= Task to complete =
Print all records exactly, leaving nothing out.

= Input rows =
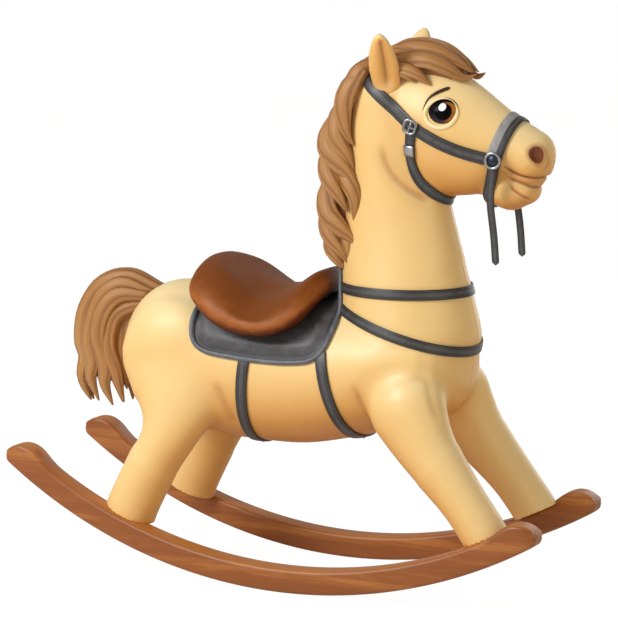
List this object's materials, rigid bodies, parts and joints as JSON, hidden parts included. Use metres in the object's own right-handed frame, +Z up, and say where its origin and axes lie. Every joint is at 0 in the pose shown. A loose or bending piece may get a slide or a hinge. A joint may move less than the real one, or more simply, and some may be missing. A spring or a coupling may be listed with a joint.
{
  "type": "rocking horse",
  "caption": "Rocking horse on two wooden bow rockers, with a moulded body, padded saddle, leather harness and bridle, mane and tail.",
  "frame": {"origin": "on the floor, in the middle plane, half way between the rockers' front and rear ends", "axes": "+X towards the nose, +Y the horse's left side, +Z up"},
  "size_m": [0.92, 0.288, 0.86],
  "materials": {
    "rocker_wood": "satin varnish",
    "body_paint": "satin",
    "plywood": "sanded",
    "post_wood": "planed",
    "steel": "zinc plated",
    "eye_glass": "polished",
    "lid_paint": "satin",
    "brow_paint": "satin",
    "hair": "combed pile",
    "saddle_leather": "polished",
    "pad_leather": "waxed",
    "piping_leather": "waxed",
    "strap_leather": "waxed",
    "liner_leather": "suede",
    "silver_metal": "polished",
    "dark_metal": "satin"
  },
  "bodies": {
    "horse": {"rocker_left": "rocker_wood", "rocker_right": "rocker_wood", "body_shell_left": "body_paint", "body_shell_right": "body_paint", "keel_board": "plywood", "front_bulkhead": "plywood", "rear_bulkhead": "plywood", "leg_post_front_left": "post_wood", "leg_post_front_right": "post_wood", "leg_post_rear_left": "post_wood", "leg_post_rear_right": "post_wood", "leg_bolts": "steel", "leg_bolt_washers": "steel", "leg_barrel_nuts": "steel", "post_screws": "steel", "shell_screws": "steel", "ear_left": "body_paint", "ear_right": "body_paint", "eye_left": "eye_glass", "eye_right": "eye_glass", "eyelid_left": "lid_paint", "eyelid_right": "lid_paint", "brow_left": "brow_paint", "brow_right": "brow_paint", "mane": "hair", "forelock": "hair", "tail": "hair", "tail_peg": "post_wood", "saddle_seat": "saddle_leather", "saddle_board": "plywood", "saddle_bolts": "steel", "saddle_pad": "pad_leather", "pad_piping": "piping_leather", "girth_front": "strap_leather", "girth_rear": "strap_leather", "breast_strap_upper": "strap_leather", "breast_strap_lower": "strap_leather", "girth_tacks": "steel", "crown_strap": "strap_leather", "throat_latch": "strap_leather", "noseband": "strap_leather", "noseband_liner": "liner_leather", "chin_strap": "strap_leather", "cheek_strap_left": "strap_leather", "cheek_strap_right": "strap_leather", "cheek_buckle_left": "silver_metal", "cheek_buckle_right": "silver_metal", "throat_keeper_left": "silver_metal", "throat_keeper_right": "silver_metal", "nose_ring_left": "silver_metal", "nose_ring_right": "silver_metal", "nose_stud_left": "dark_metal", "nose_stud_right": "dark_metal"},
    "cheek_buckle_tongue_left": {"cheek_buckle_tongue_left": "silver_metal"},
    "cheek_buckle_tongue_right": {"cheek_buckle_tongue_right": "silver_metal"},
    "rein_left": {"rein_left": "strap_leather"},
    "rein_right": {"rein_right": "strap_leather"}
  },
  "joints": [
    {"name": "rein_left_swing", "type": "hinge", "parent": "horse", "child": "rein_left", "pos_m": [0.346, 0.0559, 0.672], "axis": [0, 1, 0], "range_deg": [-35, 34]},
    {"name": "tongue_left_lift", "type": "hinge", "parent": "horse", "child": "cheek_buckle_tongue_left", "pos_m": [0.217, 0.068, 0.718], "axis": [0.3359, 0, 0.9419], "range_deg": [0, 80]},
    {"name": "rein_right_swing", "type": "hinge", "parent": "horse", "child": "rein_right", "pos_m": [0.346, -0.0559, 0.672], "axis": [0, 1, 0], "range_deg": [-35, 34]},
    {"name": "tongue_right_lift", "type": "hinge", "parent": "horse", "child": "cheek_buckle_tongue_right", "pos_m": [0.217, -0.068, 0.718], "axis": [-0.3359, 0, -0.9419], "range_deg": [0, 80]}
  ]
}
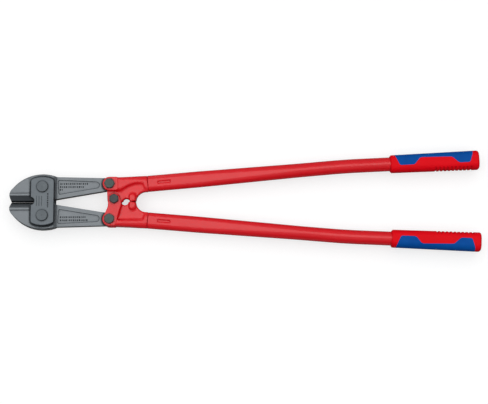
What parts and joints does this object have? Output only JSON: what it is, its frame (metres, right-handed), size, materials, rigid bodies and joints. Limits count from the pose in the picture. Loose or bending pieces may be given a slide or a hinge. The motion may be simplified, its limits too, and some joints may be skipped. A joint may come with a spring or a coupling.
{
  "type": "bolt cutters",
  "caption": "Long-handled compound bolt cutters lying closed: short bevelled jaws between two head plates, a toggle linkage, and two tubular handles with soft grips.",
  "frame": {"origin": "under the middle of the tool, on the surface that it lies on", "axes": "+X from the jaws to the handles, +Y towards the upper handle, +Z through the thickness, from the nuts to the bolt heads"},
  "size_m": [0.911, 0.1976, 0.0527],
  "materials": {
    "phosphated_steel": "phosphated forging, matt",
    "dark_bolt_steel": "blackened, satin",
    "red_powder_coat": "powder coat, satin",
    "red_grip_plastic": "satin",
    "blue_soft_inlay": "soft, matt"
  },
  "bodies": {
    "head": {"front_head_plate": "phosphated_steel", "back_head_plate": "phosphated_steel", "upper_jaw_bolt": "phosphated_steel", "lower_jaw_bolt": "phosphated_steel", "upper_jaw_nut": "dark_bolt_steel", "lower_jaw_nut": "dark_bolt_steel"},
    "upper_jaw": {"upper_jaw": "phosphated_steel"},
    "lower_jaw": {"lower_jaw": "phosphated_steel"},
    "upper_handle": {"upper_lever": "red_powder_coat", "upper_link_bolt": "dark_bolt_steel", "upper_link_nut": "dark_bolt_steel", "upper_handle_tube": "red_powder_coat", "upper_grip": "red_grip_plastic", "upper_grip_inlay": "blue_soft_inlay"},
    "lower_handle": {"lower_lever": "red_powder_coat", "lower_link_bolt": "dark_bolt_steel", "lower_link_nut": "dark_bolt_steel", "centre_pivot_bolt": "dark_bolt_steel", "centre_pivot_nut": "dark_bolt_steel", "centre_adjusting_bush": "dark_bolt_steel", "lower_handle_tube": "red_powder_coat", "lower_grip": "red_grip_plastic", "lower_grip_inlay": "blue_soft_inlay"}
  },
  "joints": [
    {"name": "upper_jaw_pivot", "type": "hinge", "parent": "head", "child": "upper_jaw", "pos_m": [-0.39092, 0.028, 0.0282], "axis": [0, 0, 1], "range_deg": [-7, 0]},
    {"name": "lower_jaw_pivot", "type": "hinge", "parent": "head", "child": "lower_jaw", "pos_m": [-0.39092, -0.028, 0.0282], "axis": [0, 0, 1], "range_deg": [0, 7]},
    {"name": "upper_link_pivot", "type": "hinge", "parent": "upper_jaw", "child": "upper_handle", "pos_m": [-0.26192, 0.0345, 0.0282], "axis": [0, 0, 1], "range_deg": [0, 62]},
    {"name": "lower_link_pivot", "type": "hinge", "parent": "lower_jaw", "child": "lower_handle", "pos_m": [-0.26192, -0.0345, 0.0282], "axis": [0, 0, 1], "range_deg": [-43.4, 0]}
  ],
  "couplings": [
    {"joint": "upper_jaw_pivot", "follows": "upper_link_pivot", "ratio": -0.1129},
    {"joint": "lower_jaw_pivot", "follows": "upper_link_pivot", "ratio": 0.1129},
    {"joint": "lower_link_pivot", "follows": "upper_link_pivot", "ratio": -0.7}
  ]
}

= Task answer =
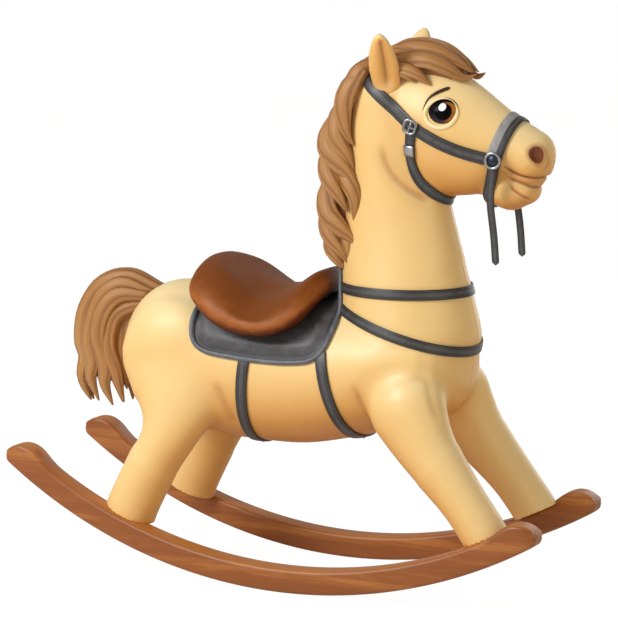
List this object's materials, rigid bodies, parts and joints as JSON, hidden parts included. Use metres in the object's own right-handed frame, +Z up, and say where its origin and axes lie. Every joint is at 0 in the pose shown. A loose or bending piece may get a slide or a hinge. A joint may move less than the real one, or more simply, and some may be missing. A spring or a coupling may be listed with a joint.
{
  "type": "rocking horse",
  "caption": "Rocking horse on two wooden bow rockers, with a moulded body, padded saddle, leather harness and bridle, mane and tail.",
  "frame": {"origin": "on the floor, in the middle plane, half way between the rockers' front and rear ends", "axes": "+X towards the nose, +Y the horse's left side, +Z up"},
  "size_m": [0.92, 0.288, 0.86],
  "materials": {
    "rocker_wood": "satin varnish",
    "body_paint": "satin",
    "plywood": "sanded",
    "post_wood": "planed",
    "steel": "zinc plated",
    "eye_glass": "polished",
    "lid_paint": "satin",
    "brow_paint": "satin",
    "hair": "combed pile",
    "saddle_leather": "polished",
    "pad_leather": "waxed",
    "piping_leather": "waxed",
    "strap_leather": "waxed",
    "liner_leather": "suede",
    "silver_metal": "polished",
    "dark_metal": "satin"
  },
  "bodies": {
    "horse": {"rocker_left": "rocker_wood", "rocker_right": "rocker_wood", "body_shell_left": "body_paint", "body_shell_right": "body_paint", "keel_board": "plywood", "front_bulkhead": "plywood", "rear_bulkhead": "plywood", "leg_post_front_left": "post_wood", "leg_post_front_right": "post_wood", "leg_post_rear_left": "post_wood", "leg_post_rear_right": "post_wood", "leg_bolts": "steel", "leg_bolt_washers": "steel", "leg_barrel_nuts": "steel", "post_screws": "steel", "shell_screws": "steel", "ear_left": "body_paint", "ear_right": "body_paint", "eye_left": "eye_glass", "eye_right": "eye_glass", "eyelid_left": "lid_paint", "eyelid_right": "lid_paint", "brow_left": "brow_paint", "brow_right": "brow_paint", "mane": "hair", "forelock": "hair", "tail": "hair", "tail_peg": "post_wood", "saddle_seat": "saddle_leather", "saddle_board": "plywood", "saddle_bolts": "steel", "saddle_pad": "pad_leather", "pad_piping": "piping_leather", "girth_front": "strap_leather", "girth_rear": "strap_leather", "breast_strap_upper": "strap_leather", "breast_strap_lower": "strap_leather", "girth_tacks": "steel", "crown_strap": "strap_leather", "throat_latch": "strap_leather", "noseband": "strap_leather", "noseband_liner": "liner_leather", "chin_strap": "strap_leather", "cheek_strap_left": "strap_leather", "cheek_strap_right": "strap_leather", "cheek_buckle_left": "silver_metal", "cheek_buckle_right": "silver_metal", "throat_keeper_left": "silver_metal", "throat_keeper_right": "silver_metal", "nose_ring_left": "silver_metal", "nose_ring_right": "silver_metal", "nose_stud_left": "dark_metal", "nose_stud_right": "dark_metal"},
    "cheek_buckle_tongue_left": {"cheek_buckle_tongue_left": "silver_metal"},
    "cheek_buckle_tongue_right": {"cheek_buckle_tongue_right": "silver_metal"},
    "rein_left": {"rein_left": "strap_leather"},
    "rein_right": {"rein_right": "strap_leather"}
  },
  "joints": [
    {"name": "rein_left_swing", "type": "hinge", "parent": "horse", "child": "rein_left", "pos_m": [0.346, 0.0559, 0.672], "axis": [0, 1, 0], "range_deg": [-35, 34]},
    {"name": "tongue_left_lift", "type": "hinge", "parent": "horse", "child": "cheek_buckle_tongue_left", "pos_m": [0.217, 0.068, 0.718], "axis": [0.3359, 0, 0.9419], "range_deg": [0, 80]},
    {"name": "rein_right_swing", "type": "hinge", "parent": "horse", "child": "rein_right", "pos_m": [0.346, -0.0559, 0.672], "axis": [0, 1, 0], "range_deg": [-35, 34]},
    {"name": "tongue_right_lift", "type": "hinge", "parent": "horse", "child": "cheek_buckle_tongue_right", "pos_m": [0.217, -0.068, 0.718], "axis": [-0.3359, 0, -0.9419], "range_deg": [0, 80]}
  ]
}
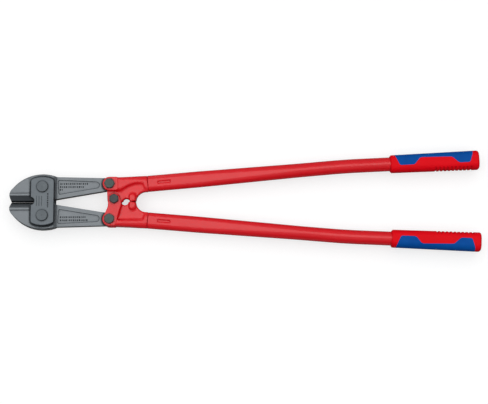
What parts and joints does this object have? Output only JSON: what it is, its frame (metres, right-handed), size, materials, rigid bodies and joints. Limits count from the pose in the picture. Loose or bending pieces may be given a slide or a hinge. The motion may be simplified, its limits too, and some joints may be skipped. A joint may come with a spring or a coupling.
{
  "type": "bolt cutters",
  "caption": "Long-handled compound bolt cutters lying closed: short bevelled jaws between two head plates, a toggle linkage, and two tubular handles with soft grips.",
  "frame": {"origin": "under the middle of the tool, on the surface that it lies on", "axes": "+X from the jaws to the handles, +Y towards the upper handle, +Z through the thickness, from the nuts to the bolt heads"},
  "size_m": [0.911, 0.1976, 0.0527],
  "materials": {
    "phosphated_steel": "phosphated forging, matt",
    "dark_bolt_steel": "blackened, satin",
    "red_powder_coat": "powder coat, satin",
    "red_grip_plastic": "satin",
    "blue_soft_inlay": "soft, matt"
  },
  "bodies": {
    "head": {"front_head_plate": "phosphated_steel", "back_head_plate": "phosphated_steel", "upper_jaw_bolt": "phosphated_steel", "lower_jaw_bolt": "phosphated_steel", "upper_jaw_nut": "dark_bolt_steel", "lower_jaw_nut": "dark_bolt_steel"},
    "upper_jaw": {"upper_jaw": "phosphated_steel"},
    "lower_jaw": {"lower_jaw": "phosphated_steel"},
    "upper_handle": {"upper_lever": "red_powder_coat", "upper_link_bolt": "dark_bolt_steel", "upper_link_nut": "dark_bolt_steel", "upper_handle_tube": "red_powder_coat", "upper_grip": "red_grip_plastic", "upper_grip_inlay": "blue_soft_inlay"},
    "lower_handle": {"lower_lever": "red_powder_coat", "lower_link_bolt": "dark_bolt_steel", "lower_link_nut": "dark_bolt_steel", "centre_pivot_bolt": "dark_bolt_steel", "centre_pivot_nut": "dark_bolt_steel", "centre_adjusting_bush": "dark_bolt_steel", "lower_handle_tube": "red_powder_coat", "lower_grip": "red_grip_plastic", "lower_grip_inlay": "blue_soft_inlay"}
  },
  "joints": [
    {"name": "upper_jaw_pivot", "type": "hinge", "parent": "head", "child": "upper_jaw", "pos_m": [-0.39092, 0.028, 0.0282], "axis": [0, 0, 1], "range_deg": [-7, 0]},
    {"name": "lower_jaw_pivot", "type": "hinge", "parent": "head", "child": "lower_jaw", "pos_m": [-0.39092, -0.028, 0.0282], "axis": [0, 0, 1], "range_deg": [0, 7]},
    {"name": "upper_link_pivot", "type": "hinge", "parent": "upper_jaw", "child": "upper_handle", "pos_m": [-0.26192, 0.0345, 0.0282], "axis": [0, 0, 1], "range_deg": [0, 62]},
    {"name": "lower_link_pivot", "type": "hinge", "parent": "lower_jaw", "child": "lower_handle", "pos_m": [-0.26192, -0.0345, 0.0282], "axis": [0, 0, 1], "range_deg": [-43.4, 0]}
  ],
  "couplings": [
    {"joint": "upper_jaw_pivot", "follows": "upper_link_pivot", "ratio": -0.1129},
    {"joint": "lower_jaw_pivot", "follows": "upper_link_pivot", "ratio": 0.1129},
    {"joint": "lower_link_pivot", "follows": "upper_link_pivot", "ratio": -0.7}
  ]
}